50,000 does seem a lot, admittedly.
I Understand
Linda's right to make her own choices, but going to LA to record an album with a load of top session musicians and producer seems like a bit of a 'Jolly' to me.
If Linda (or anyone else) feels the need to underline their credentials or 'credibility' as a serious artist, sure, spend the money on packaging and presenting the music, but the music itself is what matters ultimately.
If the songs are of good quality and are well-played and produced, it's only industry insiders and anoraks(like me) who are going to read the track listing and dramatis personae.
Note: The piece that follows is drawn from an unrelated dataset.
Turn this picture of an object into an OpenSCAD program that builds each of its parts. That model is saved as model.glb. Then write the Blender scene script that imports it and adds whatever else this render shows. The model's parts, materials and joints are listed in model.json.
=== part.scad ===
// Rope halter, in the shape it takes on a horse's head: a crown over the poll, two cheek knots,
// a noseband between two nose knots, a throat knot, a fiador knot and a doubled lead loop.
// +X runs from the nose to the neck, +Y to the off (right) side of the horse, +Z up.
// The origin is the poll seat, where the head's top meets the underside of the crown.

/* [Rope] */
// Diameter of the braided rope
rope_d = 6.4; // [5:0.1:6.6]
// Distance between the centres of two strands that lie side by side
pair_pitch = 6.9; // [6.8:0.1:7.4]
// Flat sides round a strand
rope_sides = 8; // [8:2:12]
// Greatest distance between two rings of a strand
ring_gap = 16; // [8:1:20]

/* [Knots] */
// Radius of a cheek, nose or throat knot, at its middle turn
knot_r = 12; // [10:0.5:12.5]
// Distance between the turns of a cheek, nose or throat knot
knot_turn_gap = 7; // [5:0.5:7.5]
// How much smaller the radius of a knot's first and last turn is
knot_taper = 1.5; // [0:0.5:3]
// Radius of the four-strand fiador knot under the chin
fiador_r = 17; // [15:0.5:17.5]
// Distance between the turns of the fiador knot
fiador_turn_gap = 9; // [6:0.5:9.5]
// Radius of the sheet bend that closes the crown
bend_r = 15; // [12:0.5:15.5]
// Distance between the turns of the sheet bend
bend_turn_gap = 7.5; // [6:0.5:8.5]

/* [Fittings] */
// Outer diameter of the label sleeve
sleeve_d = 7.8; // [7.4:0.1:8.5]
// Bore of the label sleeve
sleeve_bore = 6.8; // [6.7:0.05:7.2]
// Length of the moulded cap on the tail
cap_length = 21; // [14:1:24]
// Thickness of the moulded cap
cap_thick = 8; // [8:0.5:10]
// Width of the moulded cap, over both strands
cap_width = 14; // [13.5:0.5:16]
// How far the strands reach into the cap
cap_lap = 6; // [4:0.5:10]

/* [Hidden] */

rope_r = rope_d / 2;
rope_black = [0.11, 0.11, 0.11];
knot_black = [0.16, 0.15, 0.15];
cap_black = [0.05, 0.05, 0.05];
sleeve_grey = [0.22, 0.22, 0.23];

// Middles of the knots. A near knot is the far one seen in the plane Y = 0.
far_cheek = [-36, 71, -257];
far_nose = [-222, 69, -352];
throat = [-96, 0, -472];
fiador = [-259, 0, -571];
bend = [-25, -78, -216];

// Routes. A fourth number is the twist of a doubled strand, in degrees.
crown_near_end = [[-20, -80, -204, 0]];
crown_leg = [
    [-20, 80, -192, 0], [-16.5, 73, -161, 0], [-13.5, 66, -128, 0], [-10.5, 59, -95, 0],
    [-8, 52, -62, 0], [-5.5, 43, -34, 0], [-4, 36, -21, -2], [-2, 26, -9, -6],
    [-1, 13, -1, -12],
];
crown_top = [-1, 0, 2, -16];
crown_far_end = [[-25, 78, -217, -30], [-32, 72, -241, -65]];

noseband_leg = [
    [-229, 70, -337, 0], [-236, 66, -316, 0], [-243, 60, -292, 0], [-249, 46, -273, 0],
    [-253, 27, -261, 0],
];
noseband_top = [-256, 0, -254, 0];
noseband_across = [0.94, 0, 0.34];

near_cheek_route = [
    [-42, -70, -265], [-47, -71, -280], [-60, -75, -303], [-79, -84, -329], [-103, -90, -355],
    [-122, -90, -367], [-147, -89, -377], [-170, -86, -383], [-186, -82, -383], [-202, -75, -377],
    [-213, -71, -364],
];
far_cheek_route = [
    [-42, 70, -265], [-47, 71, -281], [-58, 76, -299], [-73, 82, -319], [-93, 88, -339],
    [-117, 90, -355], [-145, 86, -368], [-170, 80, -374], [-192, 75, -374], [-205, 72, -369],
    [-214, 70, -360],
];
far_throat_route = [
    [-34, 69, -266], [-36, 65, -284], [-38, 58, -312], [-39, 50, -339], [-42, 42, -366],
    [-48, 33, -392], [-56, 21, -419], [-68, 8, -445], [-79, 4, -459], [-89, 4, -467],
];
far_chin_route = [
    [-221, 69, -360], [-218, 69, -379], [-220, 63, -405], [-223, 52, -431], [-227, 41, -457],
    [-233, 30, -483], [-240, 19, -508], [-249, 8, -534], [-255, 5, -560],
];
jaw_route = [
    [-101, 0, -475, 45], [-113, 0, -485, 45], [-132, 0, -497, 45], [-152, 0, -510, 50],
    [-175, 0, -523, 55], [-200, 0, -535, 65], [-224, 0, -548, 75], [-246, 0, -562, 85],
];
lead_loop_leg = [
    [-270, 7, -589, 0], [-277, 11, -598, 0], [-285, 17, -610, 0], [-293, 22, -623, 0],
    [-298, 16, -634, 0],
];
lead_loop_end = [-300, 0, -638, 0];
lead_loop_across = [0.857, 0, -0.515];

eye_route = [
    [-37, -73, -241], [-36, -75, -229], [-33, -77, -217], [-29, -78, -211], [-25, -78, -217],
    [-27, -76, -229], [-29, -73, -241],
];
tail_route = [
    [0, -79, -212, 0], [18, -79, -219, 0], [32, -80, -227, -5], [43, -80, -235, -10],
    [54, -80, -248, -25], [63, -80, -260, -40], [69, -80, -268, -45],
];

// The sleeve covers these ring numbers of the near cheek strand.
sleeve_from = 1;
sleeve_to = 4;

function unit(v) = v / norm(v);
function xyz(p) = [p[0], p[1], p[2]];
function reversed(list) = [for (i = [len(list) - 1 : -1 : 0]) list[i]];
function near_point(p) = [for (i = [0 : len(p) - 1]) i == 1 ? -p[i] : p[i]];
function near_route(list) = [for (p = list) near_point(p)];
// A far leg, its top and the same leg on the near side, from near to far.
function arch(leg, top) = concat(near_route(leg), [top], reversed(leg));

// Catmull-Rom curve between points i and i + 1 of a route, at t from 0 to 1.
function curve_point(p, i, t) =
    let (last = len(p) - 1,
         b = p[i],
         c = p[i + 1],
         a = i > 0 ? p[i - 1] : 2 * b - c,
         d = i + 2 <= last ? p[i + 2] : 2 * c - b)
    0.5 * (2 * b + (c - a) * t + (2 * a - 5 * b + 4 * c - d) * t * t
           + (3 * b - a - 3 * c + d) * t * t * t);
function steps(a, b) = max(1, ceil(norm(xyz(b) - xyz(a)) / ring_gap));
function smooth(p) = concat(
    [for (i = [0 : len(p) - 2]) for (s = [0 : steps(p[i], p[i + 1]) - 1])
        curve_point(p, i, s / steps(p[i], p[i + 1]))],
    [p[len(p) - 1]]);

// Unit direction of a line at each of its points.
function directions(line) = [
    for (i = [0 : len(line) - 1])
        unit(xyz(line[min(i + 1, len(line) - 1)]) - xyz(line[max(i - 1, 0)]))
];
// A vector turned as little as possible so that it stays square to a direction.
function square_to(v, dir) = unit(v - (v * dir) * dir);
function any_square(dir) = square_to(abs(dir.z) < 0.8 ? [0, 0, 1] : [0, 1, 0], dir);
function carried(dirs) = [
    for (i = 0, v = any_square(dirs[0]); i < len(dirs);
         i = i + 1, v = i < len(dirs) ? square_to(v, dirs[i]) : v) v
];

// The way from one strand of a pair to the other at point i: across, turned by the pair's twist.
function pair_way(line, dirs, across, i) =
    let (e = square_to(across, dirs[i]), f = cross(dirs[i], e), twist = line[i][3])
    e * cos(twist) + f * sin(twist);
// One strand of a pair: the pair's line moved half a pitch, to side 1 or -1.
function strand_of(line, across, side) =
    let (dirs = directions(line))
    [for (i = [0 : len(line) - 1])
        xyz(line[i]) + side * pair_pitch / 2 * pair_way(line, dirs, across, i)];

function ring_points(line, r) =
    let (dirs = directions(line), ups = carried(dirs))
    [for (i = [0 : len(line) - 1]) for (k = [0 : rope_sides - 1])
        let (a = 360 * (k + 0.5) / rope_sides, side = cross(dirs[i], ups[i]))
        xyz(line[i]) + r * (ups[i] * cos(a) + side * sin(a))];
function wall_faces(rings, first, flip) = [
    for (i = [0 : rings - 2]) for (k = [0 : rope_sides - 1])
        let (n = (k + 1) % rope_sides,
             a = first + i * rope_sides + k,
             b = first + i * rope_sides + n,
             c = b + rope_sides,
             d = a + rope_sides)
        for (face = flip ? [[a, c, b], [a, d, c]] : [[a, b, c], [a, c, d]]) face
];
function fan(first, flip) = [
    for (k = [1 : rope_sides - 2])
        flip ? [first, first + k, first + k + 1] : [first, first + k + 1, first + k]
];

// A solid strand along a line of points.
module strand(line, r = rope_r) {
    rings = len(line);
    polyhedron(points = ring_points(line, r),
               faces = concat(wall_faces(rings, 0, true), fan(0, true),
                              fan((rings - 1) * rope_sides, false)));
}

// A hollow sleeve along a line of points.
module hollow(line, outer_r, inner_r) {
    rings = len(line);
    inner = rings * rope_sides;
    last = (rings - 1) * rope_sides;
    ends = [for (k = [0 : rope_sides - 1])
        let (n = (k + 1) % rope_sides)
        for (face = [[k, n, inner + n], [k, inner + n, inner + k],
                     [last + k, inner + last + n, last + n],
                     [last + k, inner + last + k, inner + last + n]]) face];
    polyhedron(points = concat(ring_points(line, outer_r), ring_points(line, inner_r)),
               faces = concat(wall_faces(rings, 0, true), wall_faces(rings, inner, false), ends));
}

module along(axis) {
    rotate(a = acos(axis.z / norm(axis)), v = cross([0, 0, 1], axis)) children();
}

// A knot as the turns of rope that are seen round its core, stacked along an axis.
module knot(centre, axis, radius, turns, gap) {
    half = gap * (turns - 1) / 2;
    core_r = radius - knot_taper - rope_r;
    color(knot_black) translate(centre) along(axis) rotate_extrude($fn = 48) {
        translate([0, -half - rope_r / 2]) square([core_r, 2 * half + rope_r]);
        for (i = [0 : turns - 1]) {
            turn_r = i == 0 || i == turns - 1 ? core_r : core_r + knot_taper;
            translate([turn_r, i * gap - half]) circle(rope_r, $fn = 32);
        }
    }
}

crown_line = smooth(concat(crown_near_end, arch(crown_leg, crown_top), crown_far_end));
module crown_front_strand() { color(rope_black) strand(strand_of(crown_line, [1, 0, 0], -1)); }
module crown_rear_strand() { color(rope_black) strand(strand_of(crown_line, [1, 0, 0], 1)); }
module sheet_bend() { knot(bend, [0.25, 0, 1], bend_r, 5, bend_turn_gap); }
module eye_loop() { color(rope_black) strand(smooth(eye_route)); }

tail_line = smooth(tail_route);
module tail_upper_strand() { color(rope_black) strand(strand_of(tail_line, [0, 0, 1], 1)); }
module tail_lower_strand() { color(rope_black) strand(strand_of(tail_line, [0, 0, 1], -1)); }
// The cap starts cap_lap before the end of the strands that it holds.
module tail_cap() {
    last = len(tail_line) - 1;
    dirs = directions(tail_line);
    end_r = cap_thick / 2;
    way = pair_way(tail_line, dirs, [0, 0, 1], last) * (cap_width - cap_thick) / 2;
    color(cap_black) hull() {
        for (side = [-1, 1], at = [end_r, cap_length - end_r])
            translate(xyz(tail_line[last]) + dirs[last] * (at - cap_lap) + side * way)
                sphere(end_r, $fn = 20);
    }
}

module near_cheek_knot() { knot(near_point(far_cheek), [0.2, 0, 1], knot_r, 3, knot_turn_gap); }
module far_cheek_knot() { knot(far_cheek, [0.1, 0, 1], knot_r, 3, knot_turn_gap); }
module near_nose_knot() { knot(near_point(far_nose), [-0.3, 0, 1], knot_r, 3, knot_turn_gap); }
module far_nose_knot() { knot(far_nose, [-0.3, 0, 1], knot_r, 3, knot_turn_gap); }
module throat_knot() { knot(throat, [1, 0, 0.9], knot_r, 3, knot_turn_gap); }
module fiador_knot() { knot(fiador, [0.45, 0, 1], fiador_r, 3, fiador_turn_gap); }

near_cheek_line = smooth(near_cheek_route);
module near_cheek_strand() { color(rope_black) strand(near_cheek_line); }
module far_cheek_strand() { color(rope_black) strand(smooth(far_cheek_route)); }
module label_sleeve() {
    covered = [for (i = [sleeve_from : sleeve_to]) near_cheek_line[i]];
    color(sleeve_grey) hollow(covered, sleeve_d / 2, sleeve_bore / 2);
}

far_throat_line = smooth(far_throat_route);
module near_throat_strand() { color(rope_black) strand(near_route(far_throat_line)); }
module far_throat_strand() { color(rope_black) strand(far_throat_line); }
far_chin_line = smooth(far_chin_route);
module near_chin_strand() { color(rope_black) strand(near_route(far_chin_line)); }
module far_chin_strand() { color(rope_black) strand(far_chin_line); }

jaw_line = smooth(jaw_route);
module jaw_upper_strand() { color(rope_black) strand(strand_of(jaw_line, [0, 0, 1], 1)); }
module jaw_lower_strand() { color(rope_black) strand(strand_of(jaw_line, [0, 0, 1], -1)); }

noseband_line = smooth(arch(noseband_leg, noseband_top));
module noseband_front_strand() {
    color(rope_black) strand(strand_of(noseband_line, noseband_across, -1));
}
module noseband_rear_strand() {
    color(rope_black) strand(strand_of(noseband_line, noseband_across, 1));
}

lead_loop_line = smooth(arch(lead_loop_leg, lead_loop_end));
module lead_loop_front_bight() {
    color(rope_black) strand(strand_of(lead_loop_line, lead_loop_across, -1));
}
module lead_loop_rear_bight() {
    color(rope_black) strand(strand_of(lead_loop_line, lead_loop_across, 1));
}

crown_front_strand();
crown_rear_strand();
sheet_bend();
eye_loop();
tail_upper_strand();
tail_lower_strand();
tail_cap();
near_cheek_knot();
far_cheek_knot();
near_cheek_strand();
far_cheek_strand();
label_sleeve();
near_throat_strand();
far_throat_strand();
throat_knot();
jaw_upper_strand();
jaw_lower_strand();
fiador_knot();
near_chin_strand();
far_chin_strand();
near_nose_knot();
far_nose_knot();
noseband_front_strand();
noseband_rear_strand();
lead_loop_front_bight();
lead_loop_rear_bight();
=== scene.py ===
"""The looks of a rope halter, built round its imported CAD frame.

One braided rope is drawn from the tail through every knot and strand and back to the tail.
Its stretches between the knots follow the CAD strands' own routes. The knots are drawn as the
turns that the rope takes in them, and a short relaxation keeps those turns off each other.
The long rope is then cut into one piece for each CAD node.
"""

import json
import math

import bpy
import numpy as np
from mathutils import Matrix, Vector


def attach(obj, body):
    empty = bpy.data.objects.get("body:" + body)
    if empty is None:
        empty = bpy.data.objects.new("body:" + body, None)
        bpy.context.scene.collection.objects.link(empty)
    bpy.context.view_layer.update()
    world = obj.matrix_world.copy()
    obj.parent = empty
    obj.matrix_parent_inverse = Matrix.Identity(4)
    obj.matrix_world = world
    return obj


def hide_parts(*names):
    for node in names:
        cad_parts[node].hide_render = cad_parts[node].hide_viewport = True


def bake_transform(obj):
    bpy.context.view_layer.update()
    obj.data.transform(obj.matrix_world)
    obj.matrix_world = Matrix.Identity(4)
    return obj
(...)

I am sure that there are plenty of UK players who could fulfil the appropriate requirements to play on her album.
Using new technology shouldn't be frowned upon because it is now globally available relatively cheaply. Using Pro-Tools (not that I would particularly want to) is the same in a luxury air-conditioned LA studio as it would be, I suspect, in Linda's front room. I have no idea what her front room looks or sounds like, in the same way that I can only imagine the ambience of the studio. Recording is an artifice,and all we consumers see is the result, however it was produced.
The need to be signed to a major has lost its lustre (unless you are young, pretty and fame-driven). This seems to be more of an issue of vanity to me rather than necessity.